* Start DATA TO USE *

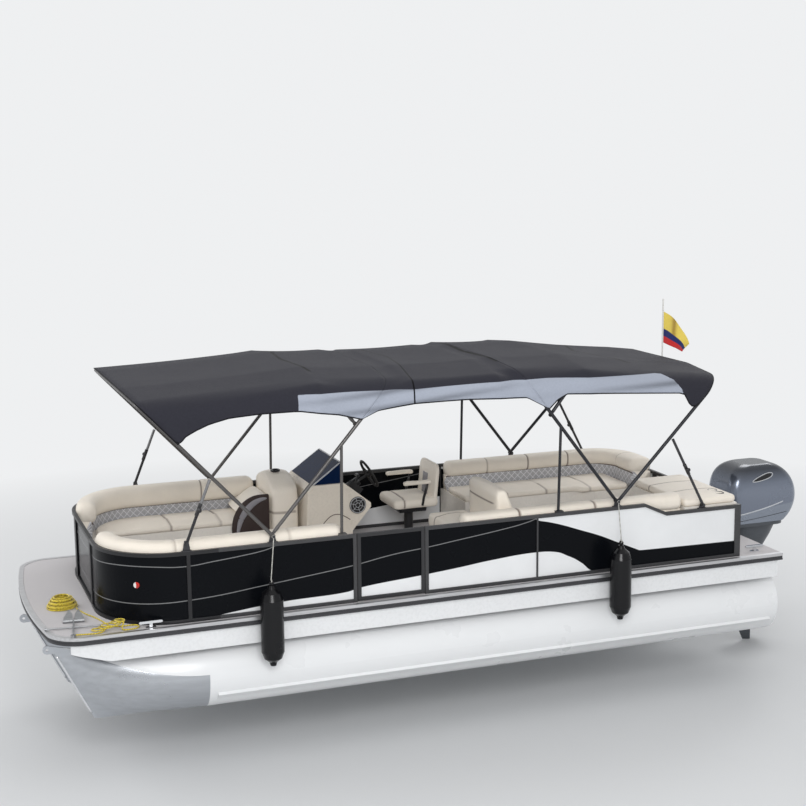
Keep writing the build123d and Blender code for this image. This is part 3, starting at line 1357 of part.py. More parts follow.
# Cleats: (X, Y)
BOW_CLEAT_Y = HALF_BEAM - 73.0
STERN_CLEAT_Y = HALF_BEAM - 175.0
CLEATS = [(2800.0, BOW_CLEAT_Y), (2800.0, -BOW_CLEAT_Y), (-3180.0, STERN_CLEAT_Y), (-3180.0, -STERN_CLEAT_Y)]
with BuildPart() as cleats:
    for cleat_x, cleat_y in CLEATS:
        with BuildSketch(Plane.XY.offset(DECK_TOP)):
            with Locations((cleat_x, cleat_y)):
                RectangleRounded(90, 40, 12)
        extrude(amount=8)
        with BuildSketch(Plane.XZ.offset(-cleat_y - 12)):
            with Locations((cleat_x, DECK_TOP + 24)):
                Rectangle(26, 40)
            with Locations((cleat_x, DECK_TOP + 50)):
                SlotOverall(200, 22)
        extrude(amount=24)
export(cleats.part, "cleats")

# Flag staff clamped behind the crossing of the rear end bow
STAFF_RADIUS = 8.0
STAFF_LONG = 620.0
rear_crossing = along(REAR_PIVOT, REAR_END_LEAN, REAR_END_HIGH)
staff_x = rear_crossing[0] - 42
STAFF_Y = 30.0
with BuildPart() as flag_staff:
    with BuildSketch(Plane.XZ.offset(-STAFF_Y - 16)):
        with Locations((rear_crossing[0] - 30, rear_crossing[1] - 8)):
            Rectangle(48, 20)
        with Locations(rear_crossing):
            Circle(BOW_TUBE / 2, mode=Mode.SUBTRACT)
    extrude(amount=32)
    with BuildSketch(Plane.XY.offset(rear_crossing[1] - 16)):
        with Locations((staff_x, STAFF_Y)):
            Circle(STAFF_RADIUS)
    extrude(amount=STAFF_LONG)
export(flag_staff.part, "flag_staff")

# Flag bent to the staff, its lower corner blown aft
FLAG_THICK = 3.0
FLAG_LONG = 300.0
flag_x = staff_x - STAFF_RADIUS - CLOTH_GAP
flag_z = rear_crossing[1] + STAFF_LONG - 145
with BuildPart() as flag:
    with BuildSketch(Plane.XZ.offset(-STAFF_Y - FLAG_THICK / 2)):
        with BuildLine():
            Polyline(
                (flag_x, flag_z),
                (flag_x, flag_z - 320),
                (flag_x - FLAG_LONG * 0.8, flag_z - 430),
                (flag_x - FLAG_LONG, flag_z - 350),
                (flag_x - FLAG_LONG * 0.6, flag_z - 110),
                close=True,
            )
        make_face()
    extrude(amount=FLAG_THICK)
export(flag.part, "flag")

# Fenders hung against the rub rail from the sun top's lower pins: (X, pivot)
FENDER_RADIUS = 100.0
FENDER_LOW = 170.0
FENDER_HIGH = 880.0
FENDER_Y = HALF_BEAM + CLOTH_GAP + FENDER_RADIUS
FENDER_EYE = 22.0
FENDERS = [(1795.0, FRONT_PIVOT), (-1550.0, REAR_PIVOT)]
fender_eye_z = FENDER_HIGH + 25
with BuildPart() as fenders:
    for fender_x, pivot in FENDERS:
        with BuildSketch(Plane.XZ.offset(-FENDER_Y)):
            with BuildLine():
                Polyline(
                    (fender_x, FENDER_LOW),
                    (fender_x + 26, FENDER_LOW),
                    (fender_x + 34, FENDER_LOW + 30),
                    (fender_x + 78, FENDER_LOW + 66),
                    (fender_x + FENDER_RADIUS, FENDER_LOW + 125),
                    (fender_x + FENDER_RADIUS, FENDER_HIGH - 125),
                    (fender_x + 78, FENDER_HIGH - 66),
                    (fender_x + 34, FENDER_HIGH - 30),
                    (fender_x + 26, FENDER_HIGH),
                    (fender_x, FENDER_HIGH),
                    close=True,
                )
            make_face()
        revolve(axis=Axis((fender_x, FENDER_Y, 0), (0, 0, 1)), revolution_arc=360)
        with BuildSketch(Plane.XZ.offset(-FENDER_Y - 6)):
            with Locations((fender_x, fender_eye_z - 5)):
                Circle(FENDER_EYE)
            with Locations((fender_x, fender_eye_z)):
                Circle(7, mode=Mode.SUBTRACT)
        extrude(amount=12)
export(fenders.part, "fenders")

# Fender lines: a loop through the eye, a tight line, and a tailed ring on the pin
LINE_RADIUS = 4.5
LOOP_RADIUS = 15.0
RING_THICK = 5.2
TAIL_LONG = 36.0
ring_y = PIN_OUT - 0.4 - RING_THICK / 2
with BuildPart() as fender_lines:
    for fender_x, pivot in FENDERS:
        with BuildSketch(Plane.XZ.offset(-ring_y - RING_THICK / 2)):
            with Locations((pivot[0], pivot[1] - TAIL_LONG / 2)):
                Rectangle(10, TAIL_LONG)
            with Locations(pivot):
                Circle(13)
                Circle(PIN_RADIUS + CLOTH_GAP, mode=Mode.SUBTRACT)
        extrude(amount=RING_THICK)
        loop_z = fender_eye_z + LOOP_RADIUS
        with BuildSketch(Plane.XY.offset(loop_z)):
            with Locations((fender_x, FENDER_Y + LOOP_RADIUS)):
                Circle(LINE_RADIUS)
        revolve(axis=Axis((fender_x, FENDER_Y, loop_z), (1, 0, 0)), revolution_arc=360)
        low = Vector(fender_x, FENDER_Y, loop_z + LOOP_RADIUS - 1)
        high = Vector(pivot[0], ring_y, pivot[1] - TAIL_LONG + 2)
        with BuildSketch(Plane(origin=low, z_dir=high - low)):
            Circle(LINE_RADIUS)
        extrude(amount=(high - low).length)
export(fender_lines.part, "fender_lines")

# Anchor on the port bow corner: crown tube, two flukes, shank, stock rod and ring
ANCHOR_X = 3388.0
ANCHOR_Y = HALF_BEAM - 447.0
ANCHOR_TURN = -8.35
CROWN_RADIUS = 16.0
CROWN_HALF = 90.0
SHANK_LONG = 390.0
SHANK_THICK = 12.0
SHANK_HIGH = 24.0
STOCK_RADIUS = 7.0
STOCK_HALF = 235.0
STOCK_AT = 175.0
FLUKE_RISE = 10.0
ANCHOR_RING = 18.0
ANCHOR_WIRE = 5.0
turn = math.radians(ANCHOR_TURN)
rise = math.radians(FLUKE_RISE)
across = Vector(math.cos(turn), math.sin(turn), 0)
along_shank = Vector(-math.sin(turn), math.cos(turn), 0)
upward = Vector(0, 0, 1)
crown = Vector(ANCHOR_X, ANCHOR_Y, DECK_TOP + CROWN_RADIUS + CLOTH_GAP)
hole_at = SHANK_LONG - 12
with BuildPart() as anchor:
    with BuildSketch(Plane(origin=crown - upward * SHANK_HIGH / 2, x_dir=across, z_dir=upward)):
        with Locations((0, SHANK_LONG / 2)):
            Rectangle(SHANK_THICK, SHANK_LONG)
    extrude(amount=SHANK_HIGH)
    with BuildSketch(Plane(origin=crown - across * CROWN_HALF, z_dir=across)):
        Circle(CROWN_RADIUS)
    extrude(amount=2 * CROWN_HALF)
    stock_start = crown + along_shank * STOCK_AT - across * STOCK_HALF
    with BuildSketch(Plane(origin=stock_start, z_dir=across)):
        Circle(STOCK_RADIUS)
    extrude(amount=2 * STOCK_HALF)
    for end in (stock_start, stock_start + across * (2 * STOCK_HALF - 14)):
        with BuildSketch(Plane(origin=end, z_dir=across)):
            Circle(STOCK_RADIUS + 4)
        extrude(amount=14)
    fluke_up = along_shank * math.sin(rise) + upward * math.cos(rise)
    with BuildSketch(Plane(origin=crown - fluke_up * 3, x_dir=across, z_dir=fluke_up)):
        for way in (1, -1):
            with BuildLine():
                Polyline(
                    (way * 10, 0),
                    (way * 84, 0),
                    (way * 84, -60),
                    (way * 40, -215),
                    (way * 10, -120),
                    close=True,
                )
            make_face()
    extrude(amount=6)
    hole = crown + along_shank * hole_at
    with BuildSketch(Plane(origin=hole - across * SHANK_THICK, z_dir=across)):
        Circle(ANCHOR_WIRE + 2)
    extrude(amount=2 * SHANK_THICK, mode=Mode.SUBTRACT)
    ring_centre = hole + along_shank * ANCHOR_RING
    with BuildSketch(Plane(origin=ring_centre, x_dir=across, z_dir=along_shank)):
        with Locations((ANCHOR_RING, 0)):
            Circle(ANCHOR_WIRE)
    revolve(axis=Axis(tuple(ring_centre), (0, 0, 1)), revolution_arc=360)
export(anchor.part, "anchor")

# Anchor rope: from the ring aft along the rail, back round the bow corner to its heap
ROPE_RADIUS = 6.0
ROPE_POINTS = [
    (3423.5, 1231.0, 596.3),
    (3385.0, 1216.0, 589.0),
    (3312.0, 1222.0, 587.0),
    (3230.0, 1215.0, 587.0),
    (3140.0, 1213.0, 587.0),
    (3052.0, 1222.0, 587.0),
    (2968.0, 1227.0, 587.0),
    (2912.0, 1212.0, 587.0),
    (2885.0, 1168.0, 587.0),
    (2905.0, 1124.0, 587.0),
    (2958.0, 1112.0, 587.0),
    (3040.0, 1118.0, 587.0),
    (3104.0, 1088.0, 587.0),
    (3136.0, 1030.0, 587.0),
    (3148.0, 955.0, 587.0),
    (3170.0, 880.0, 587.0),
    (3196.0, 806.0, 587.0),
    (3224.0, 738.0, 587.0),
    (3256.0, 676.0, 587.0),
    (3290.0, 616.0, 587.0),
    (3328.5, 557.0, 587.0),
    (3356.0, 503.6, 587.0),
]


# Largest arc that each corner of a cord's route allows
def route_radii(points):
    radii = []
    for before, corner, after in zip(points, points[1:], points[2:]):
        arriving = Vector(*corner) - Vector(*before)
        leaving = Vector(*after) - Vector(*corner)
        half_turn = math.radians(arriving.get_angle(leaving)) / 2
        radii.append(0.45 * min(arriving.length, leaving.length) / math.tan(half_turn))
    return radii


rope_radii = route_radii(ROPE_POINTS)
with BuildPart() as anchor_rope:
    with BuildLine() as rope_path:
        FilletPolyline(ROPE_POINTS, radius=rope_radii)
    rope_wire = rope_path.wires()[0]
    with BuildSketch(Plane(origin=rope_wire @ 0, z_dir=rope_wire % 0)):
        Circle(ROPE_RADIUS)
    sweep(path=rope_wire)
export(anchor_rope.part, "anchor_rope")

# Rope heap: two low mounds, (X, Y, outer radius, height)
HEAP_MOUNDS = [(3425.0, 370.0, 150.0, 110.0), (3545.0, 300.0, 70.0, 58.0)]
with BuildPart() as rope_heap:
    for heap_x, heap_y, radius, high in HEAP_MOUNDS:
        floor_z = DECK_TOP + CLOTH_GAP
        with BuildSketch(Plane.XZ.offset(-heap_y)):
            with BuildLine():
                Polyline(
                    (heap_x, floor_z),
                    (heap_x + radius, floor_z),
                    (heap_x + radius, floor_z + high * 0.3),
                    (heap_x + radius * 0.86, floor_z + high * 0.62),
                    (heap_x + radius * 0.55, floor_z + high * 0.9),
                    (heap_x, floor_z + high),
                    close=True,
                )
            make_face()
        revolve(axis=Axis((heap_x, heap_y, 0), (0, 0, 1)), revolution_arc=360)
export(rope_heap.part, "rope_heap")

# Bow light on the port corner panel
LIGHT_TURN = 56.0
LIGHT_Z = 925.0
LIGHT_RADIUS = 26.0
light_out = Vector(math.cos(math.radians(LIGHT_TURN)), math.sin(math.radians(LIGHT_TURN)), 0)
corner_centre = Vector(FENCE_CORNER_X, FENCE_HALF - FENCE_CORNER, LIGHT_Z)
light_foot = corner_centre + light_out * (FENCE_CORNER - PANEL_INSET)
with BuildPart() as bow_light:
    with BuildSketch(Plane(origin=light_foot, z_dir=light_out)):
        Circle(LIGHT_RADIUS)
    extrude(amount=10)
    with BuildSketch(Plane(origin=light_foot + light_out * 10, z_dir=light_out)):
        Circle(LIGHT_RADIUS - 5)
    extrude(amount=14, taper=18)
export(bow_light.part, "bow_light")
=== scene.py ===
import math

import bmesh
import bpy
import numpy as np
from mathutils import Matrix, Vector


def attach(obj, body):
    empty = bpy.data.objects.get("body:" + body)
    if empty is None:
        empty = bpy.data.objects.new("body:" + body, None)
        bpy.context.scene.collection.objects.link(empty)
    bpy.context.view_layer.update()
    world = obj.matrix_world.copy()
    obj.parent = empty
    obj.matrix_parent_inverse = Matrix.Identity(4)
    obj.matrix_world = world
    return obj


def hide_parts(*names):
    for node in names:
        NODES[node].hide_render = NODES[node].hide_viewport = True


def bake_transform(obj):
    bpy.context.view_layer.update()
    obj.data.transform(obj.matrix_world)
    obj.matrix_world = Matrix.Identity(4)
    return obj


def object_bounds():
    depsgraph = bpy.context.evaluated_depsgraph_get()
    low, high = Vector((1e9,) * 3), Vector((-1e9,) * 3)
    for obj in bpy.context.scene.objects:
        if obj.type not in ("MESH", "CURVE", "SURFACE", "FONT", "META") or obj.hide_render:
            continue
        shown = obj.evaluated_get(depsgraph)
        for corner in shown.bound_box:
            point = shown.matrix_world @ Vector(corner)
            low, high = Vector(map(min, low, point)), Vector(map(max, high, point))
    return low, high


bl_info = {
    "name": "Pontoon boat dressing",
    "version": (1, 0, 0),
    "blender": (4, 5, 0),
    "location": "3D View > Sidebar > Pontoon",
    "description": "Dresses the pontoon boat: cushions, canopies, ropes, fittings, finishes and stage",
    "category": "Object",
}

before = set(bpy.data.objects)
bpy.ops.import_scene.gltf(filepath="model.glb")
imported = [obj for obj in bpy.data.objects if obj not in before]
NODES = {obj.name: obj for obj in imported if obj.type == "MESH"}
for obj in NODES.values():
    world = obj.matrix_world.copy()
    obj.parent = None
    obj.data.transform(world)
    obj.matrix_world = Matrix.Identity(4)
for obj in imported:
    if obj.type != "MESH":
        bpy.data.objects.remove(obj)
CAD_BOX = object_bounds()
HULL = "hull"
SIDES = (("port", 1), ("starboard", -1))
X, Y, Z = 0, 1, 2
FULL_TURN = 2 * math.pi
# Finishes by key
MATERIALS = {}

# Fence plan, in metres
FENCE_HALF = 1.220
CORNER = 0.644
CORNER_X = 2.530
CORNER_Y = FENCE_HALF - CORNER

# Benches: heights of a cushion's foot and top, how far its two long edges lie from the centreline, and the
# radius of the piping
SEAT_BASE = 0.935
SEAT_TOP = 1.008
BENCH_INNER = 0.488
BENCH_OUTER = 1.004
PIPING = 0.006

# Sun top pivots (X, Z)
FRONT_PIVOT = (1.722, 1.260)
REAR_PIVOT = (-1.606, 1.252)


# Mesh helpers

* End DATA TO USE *
* Start DATA TO USE *

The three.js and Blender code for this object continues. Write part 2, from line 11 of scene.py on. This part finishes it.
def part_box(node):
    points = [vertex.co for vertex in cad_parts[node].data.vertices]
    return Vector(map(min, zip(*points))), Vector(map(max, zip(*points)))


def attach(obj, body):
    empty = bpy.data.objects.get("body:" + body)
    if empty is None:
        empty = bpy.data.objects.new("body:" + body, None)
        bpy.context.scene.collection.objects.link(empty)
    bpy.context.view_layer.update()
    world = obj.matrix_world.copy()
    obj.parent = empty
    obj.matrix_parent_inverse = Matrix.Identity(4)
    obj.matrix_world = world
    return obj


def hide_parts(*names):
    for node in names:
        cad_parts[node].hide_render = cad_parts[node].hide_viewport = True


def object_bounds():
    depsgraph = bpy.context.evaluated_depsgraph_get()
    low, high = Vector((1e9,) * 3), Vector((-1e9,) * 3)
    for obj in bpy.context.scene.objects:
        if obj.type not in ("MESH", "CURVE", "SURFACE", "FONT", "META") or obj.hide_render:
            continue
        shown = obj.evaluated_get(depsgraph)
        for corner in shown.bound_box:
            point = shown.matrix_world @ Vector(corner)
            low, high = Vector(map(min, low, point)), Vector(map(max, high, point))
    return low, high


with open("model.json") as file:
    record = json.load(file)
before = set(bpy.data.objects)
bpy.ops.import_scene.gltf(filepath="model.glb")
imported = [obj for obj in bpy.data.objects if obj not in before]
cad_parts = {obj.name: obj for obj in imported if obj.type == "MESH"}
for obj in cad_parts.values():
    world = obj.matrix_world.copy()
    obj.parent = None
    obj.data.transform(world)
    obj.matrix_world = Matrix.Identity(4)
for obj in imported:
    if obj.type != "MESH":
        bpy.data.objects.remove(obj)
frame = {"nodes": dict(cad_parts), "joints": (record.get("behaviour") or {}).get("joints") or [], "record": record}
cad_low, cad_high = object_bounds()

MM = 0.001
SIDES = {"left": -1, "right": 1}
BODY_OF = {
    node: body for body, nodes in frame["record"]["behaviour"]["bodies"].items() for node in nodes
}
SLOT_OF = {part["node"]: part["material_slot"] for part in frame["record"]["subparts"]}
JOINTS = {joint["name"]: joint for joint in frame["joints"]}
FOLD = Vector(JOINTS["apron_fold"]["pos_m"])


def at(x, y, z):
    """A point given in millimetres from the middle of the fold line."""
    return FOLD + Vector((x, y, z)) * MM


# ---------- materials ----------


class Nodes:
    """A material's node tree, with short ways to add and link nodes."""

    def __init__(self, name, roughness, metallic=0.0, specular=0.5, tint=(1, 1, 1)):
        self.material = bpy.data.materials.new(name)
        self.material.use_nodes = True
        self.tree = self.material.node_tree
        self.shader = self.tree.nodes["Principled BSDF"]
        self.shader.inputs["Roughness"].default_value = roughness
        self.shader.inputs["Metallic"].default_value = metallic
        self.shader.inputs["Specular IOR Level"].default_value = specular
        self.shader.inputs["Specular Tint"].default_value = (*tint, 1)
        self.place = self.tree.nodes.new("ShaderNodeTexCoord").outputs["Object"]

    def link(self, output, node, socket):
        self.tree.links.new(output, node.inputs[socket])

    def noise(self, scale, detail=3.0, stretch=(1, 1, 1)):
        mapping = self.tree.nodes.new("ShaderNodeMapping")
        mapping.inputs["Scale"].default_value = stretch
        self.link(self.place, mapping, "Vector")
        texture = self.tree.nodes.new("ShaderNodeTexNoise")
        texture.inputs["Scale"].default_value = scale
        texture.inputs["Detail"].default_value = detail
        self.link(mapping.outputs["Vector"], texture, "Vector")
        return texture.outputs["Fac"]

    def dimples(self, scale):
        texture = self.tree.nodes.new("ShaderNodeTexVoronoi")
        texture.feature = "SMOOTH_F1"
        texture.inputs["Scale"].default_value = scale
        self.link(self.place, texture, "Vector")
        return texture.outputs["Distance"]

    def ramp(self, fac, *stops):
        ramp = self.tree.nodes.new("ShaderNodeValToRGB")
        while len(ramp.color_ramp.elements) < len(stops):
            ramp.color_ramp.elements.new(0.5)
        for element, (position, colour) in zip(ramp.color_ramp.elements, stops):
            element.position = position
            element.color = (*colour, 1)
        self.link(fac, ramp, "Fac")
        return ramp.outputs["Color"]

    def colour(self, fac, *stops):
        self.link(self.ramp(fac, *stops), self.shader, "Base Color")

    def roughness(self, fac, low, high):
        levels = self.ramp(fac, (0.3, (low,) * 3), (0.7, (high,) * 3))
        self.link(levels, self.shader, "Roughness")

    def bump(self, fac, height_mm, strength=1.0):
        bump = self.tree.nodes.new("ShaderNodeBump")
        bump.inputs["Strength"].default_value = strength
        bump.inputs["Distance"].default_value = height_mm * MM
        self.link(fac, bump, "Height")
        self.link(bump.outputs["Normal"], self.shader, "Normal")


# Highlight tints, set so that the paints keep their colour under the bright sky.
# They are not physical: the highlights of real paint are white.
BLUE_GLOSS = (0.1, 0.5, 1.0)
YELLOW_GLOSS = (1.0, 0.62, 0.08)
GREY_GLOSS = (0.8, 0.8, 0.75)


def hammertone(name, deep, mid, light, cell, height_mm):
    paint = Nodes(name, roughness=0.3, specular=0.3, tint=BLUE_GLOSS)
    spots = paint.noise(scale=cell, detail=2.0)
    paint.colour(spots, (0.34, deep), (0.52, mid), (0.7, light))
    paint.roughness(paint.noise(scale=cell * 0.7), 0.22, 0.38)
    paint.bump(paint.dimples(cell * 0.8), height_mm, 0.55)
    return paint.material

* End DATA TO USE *

SHORT PROBLEM: Only the lines from the one containing "extrude(amount=10)" to the one containing "obj.data.transform(obj.matrix_world)" are to be printed, both ends included, exactly as written.

THE ANSWER:
    extrude(amount=10)
    with BuildSketch(Plane(origin=light_foot + light_out * 10, z_dir=light_out)):
        Circle(LIGHT_RADIUS - 5)
    extrude(amount=14, taper=18)
export(bow_light.part, "bow_light")
=== scene.py ===
import math

import bmesh
import bpy
import numpy as np
from mathutils import Matrix, Vector


def attach(obj, body):
    empty = bpy.data.objects.get("body:" + body)
    if empty is None:
        empty = bpy.data.objects.new("body:" + body, None)
        bpy.context.scene.collection.objects.link(empty)
    bpy.context.view_layer.update()
    world = obj.matrix_world.copy()
    obj.parent = empty
    obj.matrix_parent_inverse = Matrix.Identity(4)
    obj.matrix_world = world
    return obj


def hide_parts(*names):
    for node in names:
        NODES[node].hide_render = NODES[node].hide_viewport = True


def bake_transform(obj):
    bpy.context.view_layer.update()
    obj.data.transform(obj.matrix_world)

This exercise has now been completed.